Feb 26, 2010

Olympics, Mom, and God

My mom is a die hard Olympic fan. Since the 2010 Olympics started she has stayed up every night to at least midnight to watch them. She loves the Olympics. I would be there right along with her except that Wesley and I don’t have a TV. Wes and I watched it last night though…with my mom. She was so tired I had to keep waking her up. Poor thing. She wanted so badly to watch the figure skating which just happened to be the last event they aired…of course. It didn’t start until 11pm.

“Mom…mom…Mom…MOM…MOM !!!”

NO response. She was dead out…sleeping like a baby. Finally I shook her and she slowly opened her eyes.

“Mom…the women’s final program is starting.”

She summoned every ounce of energy she had, sat up, and watched all six girls skate as well as the medal ceremony at the end. She looked so tired but she would not give up! You go mom!

God’s like that too…like my Mom. He’s relentless. He’s our number one fan and even if he’s dead tired (figuratively speaking) he will summon every ounce of energy He has to cheer us on to the end. He cheers us on even if we don’t medal. None of the USA girls medaled last night by the way…but my mom still watched them skate…she still cheered USA on and gave those girls her undivided attention.

Like I said…God’s like that too…He gives us His undivided attention even when he knows we won’t always come out on top. He just loves to watch us shine, and we don't have to be gold medal winners to shine like a star.

Feb 19, 2010

Late

I was upset yesterday…with God…because He didn’t give me what I asked for.
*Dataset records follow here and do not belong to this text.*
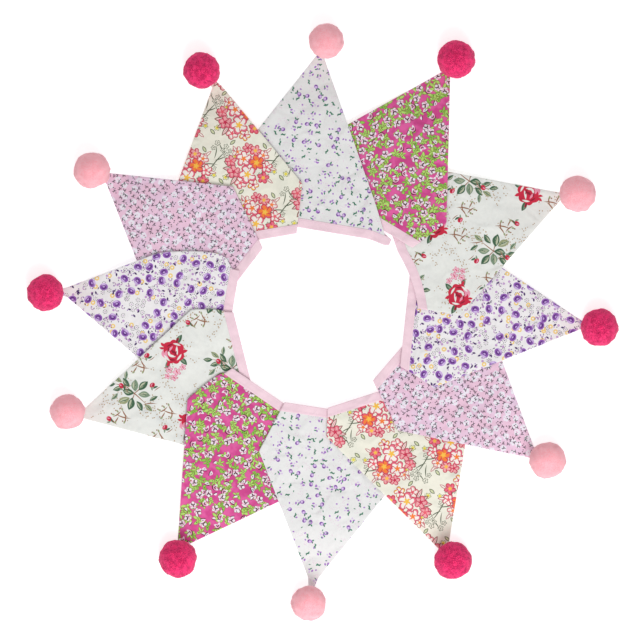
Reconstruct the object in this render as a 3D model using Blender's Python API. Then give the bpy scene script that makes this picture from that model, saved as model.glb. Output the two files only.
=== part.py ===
"""Fabric bunting of twelve pointed cotton flags on one binding tape, with a wool ball on each point.

It is laid in a ring, each flag over the next one clockwise, with its outer corner folded under.
The flags are numbered clockwise from the top one.
"""

import math
from collections import namedtuple

import bmesh
import bpy
import numpy as np

# Sizes are in millimetres up to the meshes, which are in metres.
MM = 0.001

CLOTH_THICK = 1.0
TAPE_THICK = 1.0
TAPE_WIDTH = 8.0
SEAM_GAP = 0.35

# A fold turns the middle of the cloth round this radius.
FOLD_RADIUS = 0.7
FOLD_STEPS = 4
# A bowed fold swells evenly from the flag's edge and comes in again steeply at the tape.
BOW_RETURN = 12
# A bowed or dropped stretch of base fades out this far up the flag.
BASE_SHIFT_FADE = 60.0
DROP_LENGTH = 25.0

# Each flag lies this much higher than the next one clockwise.
LIFT = 2.9
LOW_TURN = 1.6
# Past the first radius the flags come down, and at the second they lie on the surface.
DROP_FROM = 206.0
DROP_TO = 258.0
# The free part of the flags is a little crowned between two radii.
CROWN = 1.6
CROWN_FROM = 150.0
CROWN_TO = 252.0

FLAG_STEP = 22.0
OUTLINE_STEP = 22.0
TAPE_STEP = 24.0

# The tape runs on past a flag's corners, turns back and goes on to the next flag.
TAPE_LEAD = 7.0
TAPE_PAST_CORNER = 3.0
LINK_STEPS = 5
HAIRPIN_STEPS = 4
END_TURNED_UNDER = 12.0

# Shares of a ball's radius, but for the clear way that its point of cloth keeps from its axis.
CORE = 0.92
CORE_LOW = 0.955
LOCK_REACH = 1.0
LOCK_TAPER = 0.4
LOCKS = 24
LOCK_LOWEST = -0.5
BALL_CLEAR = 7.6

# The flag's point under the ball is this wide at its shoulder and at its end.
NECK_WIDE = 10.0
NECK_NARROW = 2.6

Flag = namedtuple(
    "Flag",
    "tip_x tip_y heading base height fold_at fold_lean fold_bow base_bow end_drop ball_x ball_y ball_r"
    " print wool",
)
# tip and ball: places in the ring. heading: degrees from +X to the point. base, height: the cut size.
# fold_at: where the fold crosses the base, clockwise from its middle. fold_lean: degrees off square.
# fold_bow, base_bow: the bulge of the fold and of the base before it. end_drop: the droop of its end.
FLAGS = (
    Flag(-1.3, 272.8, 80.5, 188, 171, 100.0, 0.0, 0, 0, 4, 3.6, 280.3, 17.4, "sprig", "pale"),
    Flag(127.9, 254.9, 58.8, 189, 166, 63.7, 22.7, 0, 0, 0, 133.0, 262.3, 19.0, "magenta", "hot"),
    Flag(243.7, 128.4, 19.1, 193, 170, 63.6, 28.0, 0, 3.5, 0, 254.3, 128.1, 18.1, "rose", "pale"),
    Flag(267.0, -3.7, -6.0, 184, 176, 63.3, 26.0, 0, 0, 0, 275.8, -5.3, 18.6, "violet", "hot"),
    Flag(215.8, -137.5, -40.8, 187, 169, 51.2, 22.5, 0, 0, 0, 224.3, -137.6, 18.0, "daisy", "pale"),
    Flag(124.0, -234.5, -72.2, 175, 170, 70.3, 20.0, 0, 0, 0, 129.8, -237.6, 18.8, "blossom", "hot"),
    Flag(-10.9, -264.4, -98.8, 196, 170, 57.4, 19.0, 0, 0, 0, -14.0, -280.2, 17.5, "sprig", "pale"),
    Flag(-145.5, -227.6, -124.3, 202, 173, 59.5, 21.0, 3, 0, 0, -144.3, -235.8, 18.8, "magenta", "hot"),
    Flag(-246.7, -94.5, -165.9, 186, 170, 65.1, 18.0, 2, 0, 0, -254.3, -89.4, 17.4, "rose", "pale"),
    Flag(-263.4, 31.8, 170.1, 196, 166, 50.4, 2.0, 13.5, 0, 0, -276.2, 29.4, 18.2, "violet", "hot"),
    Flag(-220.9, 150.0, 142.7, 199, 166, 40.9, 27.0, 0, 0, 0, -230.0, 151.4, 18.1, "daisy", "pale"),
    Flag(-106.8, 243.6, 99.7, 181, 158, 55.5, 16.5, 0, 0, 0, -120.6, 251.0, 18.1, "blossom", "hot"),
)
RING = len(FLAGS)

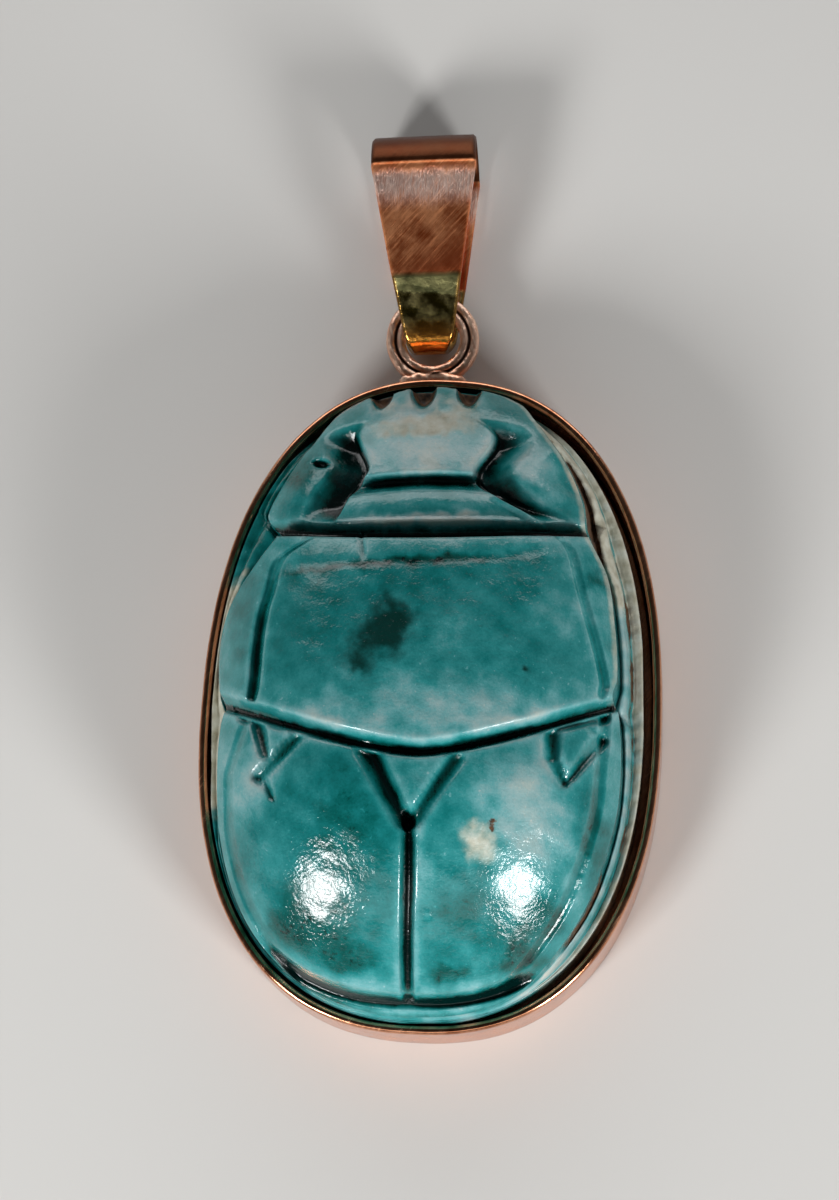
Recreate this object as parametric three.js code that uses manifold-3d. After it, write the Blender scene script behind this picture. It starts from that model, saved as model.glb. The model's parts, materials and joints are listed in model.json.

It seems silly now but I was running late and all I really wanted at that time was green lights and a great parking spot right by the entrance door. I mean, my friend was waiting for me and I was asking God in my most sweetest way.

“What! Another red light? Seriously?”

Okay…I might be hitting every red light but maybe God will give me the most amazing parking spot ever and it will make up for all the time I’ve lost. Of course…that’s what He’ll do!

Nope.

I had to park a block away and run to the restaurant. What’s the deal? Doesn’t God care that I didn’t want to be late? It wasn’t even my fault that I was running late…it was miscommunication! Come on!

After some thinking and soul searching I realized I may have been acting a little bit spoiled. Okay…a lot spoiled. Just because I ask for something doesn’t mean God has to give it to me. And the big clincher is…everything He does is good and perfect. So it was actually good for me that I didn’t get what I asked for at that time. Ugh.

Doesn’t it always seem to come back to trust? I have to trust that God loves me and does what’s best for me even when I’m running late and getting stuck behind the slowest driver’s in America and hitting every red light in the universe and having to park a mile away from the front door! Yes…even then God loves me and is taking care of me.

Could it be that learning trust and patience is more important than getting what I always want? Hmmmm….

Feb 17, 2010

I think I can, I think I can

I’m on a mission…

to think…

more positively.

It’s a lot harder than I thought it would be! I’m starting to realize how often I entertain negative thoughts when I don’t even realize it. You know, like woe-is-me thoughts. Jesus commands us to think about things that are true, lovely, pure, noble, and good. So when I think about depressing thoughts or woe-is-me thoughts I’m actually disobeying Him. Eeek.

So, like I said…I’m on a mission. I’m trying to be more aware of what I’m dwelling on. Am I thinking something negative or positive? Am I entertaining a thought that is uplifting or dragging me down? Am I being mean to myself by thinking how awful I am or how wonderful God has made me to be? Am I thinking how wonderful God made you to be?

It’s hard always trying to think positive…but it has to be possible since God tells us to do it. So…here I go!

Feb 9, 2010

To Change

I think one of the things that I fear the most is the possibility that the older I get the less I will want to change. That scares me. I don’t want to be one of those old people who are “set in their ways”. I look at myself now and I see all this “stuff” that needs to go away, needs to change, needs to grow and I can tell it’s going to take a while. I can’t afford to become hard hearted because I have a lot of renewing to do and transforming to undertake.

Lord, I pray that I will always be willing to change and grow. I want to become more like You and I realize that it’s going to take a long time. My heart’s desire is to be changed by the power of your blood and to never ever stop.

Feb 5, 2010

Happy Day!

It's sunny outside today! Oh bliss. They said it was going to rain for the next thousand days...but they were wrong! The sun is kissing my face and making me all joyful and fuzzy inside. We should all go outside and twirl or something!

Feb 3, 2010

My Dream

Does everyone have a dream? Does everyone have this burning desire inside of them that they always return to? It seems like I'll be content for a while, maybe even months or years, and then I always return back to my dream. It's this constant nagging inside of my heart, almost as if it's a living part of me.

Curious what my dream is? I'm curious what your's is, but for now I think I'll just let mine float in the air around me. Because, I know you have a dream too, and I think it would be grand if all our dreams could float around together and make friends without competition.

May all our dreams come true. There is room enough in this world for all of us and our dreams to succeed and succeed well.